In our first reading of Verdi’s Rigoletto, we came to a place where the entire orchestra became silent except for the double bass “buzzing” a note behind some offstage trumpets.  That trumpet group wasn’t in place yet, so I would be playing those four measures all by myself.  I knew nothing about the piece, and when I heard everyone else stop playing, I thought I must have read my music incorrectly, so I also stopped.  Dr. Gus continued directing in the silence and called out “double bass!”  I quickly tried to play, but that “buzzing” (tremolo) was a bowing technique entirely new to me and I didn’t have the dexterity to do it.  I clawed and gouged for a few beats and then, in a characteristically irreverent attempt at humor, asked, “Had enough?”  He looked at me as he continued beating the time and shouted “PLAY!”  I played.  And I doubt that there was ever a bassist in the instrument’s history who practiced a tremolo more assiduously than I did that week.  You can bet I had it down by the next rehearsal.

Despite my meager attainments on the instrument, Dr.
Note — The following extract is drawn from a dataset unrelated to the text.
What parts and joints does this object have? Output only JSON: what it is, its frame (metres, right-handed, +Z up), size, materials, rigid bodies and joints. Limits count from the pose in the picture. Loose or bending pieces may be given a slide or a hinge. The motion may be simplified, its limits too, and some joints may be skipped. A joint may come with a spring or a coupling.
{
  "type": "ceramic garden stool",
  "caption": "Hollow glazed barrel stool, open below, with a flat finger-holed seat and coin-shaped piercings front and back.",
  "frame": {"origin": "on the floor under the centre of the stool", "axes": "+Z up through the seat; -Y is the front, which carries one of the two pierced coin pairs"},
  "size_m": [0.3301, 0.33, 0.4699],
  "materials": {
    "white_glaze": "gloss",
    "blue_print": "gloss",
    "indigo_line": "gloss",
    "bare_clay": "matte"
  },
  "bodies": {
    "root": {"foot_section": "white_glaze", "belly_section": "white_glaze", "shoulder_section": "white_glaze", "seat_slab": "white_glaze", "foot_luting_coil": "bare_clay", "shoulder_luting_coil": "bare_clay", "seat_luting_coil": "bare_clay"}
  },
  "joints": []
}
Gus always treated me like a colleague.  As we took our places after an intermission, I recall him catching my eye from his position at the conductor’s stand and giving me the “OK” gesture with a wink, just reassuring me (howsoever falsely) that I was doing fine.

He was an immensely talented conductor, partly because of his technical proficiency, partly because of his loving heart.  We wanted to follow him.  And he said such funny things.  I reminded him in his office once of how, years before, he’d put his conducting wand on his music stand and turned to the cellos and said “that phrase should descend like a fat woman slowly sitting down into a huge soft sofa.”  He grinned and asked, “Did I say that?”  Such images arose effortlessly in his artistic mind.  (He was originally a graphic artist.)  Another time he warned the violins that they needed to play the high note in a phrase and immediately go to the next notes without slowing down: “Fiddles, you’re trying to build three tabernacles on that note.”  (See Luke 9:33 if you don’t understand that.)
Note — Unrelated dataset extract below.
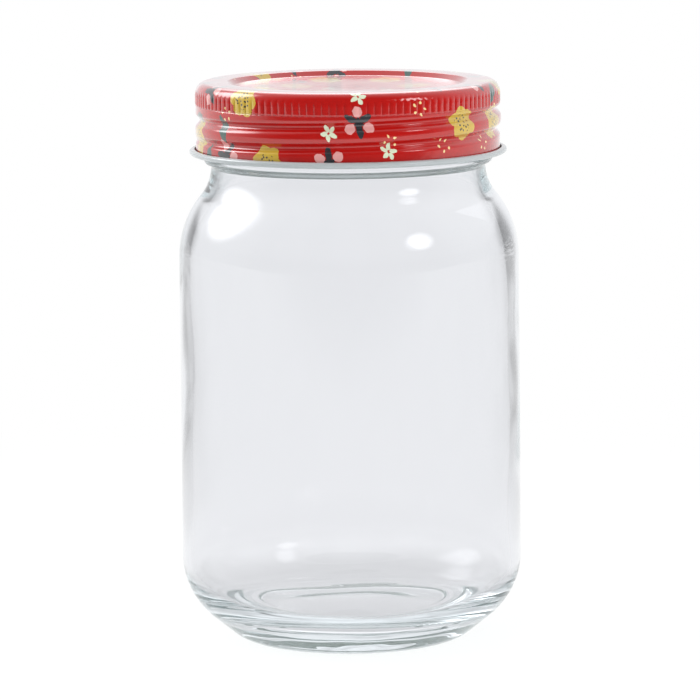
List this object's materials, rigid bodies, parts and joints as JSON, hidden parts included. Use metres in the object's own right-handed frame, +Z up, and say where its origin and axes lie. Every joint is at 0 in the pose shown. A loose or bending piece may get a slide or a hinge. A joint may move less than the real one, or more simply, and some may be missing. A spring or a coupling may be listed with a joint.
{
  "type": "mason jar",
  "caption": "Clear glass screw-top jar with rounded shoulders and heel, a continuous thread, and a one-piece printed tinplate lid with a sealing ring.",
  "frame": {"origin": "centre of the foot ring, on the surface that the jar stands on", "axes": "+Z up along the jar's axis; -Y is the side seen from the front, +X is to the right"},
  "size_m": [0.0794, 0.0794, 0.13],
  "materials": {
    "clear_glass": "clear, smooth, moulded",
    "printed_tinplate": "gloss varnish over print",
    "plastisol": "soft, satin"
  },
  "bodies": {
    "jar": {"glass_jar": "clear_glass"},
    "lid_carrier": {"lid_gasket": "plastisol"},
    "lid": {"lid_shell": "printed_tinplate"}
  },
  "joints": [
    {"name": "lid_rise", "type": "slide", "parent": "jar", "child": "lid_carrier", "axis": [0, 0, 1], "range_m": [0, 0.0071]},
    {"name": "lid_turn", "type": "hinge", "parent": "lid_carrier", "child": "lid", "pos_m": [0, 0, 0.12842], "axis": [0, 0, 1], "range_deg": [0, 540]}
  ],
  "couplings": [
    {"joint": "lid_rise", "follows": "lid_turn", "m_per_rad": 0.00074803}
  ]
}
A few years ago one of my kids was graduating from the university with some degree or another and I happened to see Dr. Gus standing around in the Amphitorium.  He was about eighty years of age by then and, of course, wouldn’t remember me.  I still wanted to greet him, tell him my name and what years I played for him, and let him know what the Lord had done through me in church music with the things I’d learned from him.  Always gracious, he gave me the reply that I’m sure he gave to hundreds of others: “Well, we played a lot of beautiful music together, didn’t we?”